Saturday, 3 August 2013

Finally - I'm a beekeeper.

For a long time, I've fancied the idea of keeping bees. - Maybe it was reading Harry's Bee when I was a small child.  Last year I had a lot of time off work due to illness, and had a lot of time to read.  One of the things I drifted into was reading about beekeeping.  I stumbled across a book The Barefoot Beekeeper, and this suggested beekeeping could be relatively simple, inexpensive and relaxing without complicated equipment and processes. - The book inspired me to build a 'Topbar' hive as I got strong enough, and I hoped that if I built it, the bees would come. - Well, they didn't.

In March / April this year (2013) I attended a course at the Melksham Beekeepers association - this was very informative, and very interesting - I definitely wanted to be a beekeeper, and was still pretty determined to try to do so using a topbar hive despite 'mixed' thoughts from the members of the association with whom I discussed it.

Rolling forward to July. - No swarm had moved into my welcoming topbar accommodation, and as the year moved on, it was increasingly unlikely that they would.  I'd been to several 'hands on' sessions at apiaries across Wiltshire, and the general advice was that I was unlikely to catch a swarm, and hence would have to buy some bees. - There were none available from the association this year....

Well, putting bees from a standard nucleus package into a topbar hive is not straightforward, and it really doesn't look to be something which a novice beekeeper might attempt as a first solo interaction with new bees.  - So it is then that I bit the bullet and bought British National standard deep hive with foundation, frames and two 'supers', and then exchanged a large pile of banknotes for a humming box with a man on the motorway earlier today.

Despite the best efforts of the aircon in the car, the bees were clearly hot and bothered by the time we got home, and were very keen to fly the minute I opened the gate on the box. - This of course was the minute the rain started. - I guess some of them wouldn't make it back to the hive on their first flight in the new home in the rain, but it soon stopped, and as dark falls, the bees seem to have settled in and are now quiet.  They don't seem to mind me standing pretty much in front of the hive watching them from a couple of feet away.

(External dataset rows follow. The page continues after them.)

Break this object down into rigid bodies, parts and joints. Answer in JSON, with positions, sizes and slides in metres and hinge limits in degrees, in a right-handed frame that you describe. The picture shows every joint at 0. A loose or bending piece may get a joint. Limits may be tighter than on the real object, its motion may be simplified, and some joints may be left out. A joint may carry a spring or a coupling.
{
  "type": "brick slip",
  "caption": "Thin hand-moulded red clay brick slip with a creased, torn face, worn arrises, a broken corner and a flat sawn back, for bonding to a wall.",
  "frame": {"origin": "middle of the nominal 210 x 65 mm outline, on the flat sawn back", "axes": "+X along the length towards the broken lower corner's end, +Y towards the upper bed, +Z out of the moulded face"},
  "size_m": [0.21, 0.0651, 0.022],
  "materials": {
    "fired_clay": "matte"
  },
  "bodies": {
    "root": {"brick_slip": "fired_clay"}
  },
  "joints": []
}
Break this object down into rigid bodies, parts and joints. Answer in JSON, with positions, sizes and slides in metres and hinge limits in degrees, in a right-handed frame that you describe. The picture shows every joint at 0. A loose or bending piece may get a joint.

There isn't a huge amount of forage in the garden currently, and the bees initially brought out a few of their dead sisters and seemed to be very keen on drinking. - I'm guessing this is because they were hot, some of them didn't make the journey, and that they are probably eating stores currently until they find sufficient forage, and I start feeding them - which will be in their new hive. - I had hoped to transfer them today, but the rain cooled things off a lot, and so transfer will have to wait until tomorrow. - The nucleus box is on the hive stand where the new hive will sit - the theory being that if I transfer the frames from the nuc into the new hive, and the entrance is at the same place, the bees will quickly adapt to the new surroundings.

Here they are having just opened the nuc.



I've not given up on the idea of the topbar hive, but with luck it's something I can either use from a swarm, or if my bees build up sufficiently during next year I could split them into the topbar - we will see what happens. - It's just that it's worked out a little more expensive than just the cost of a sheet of ply!
 For now, I'm very happy to have some bees and hoping I can help rather than hinder them in their new home.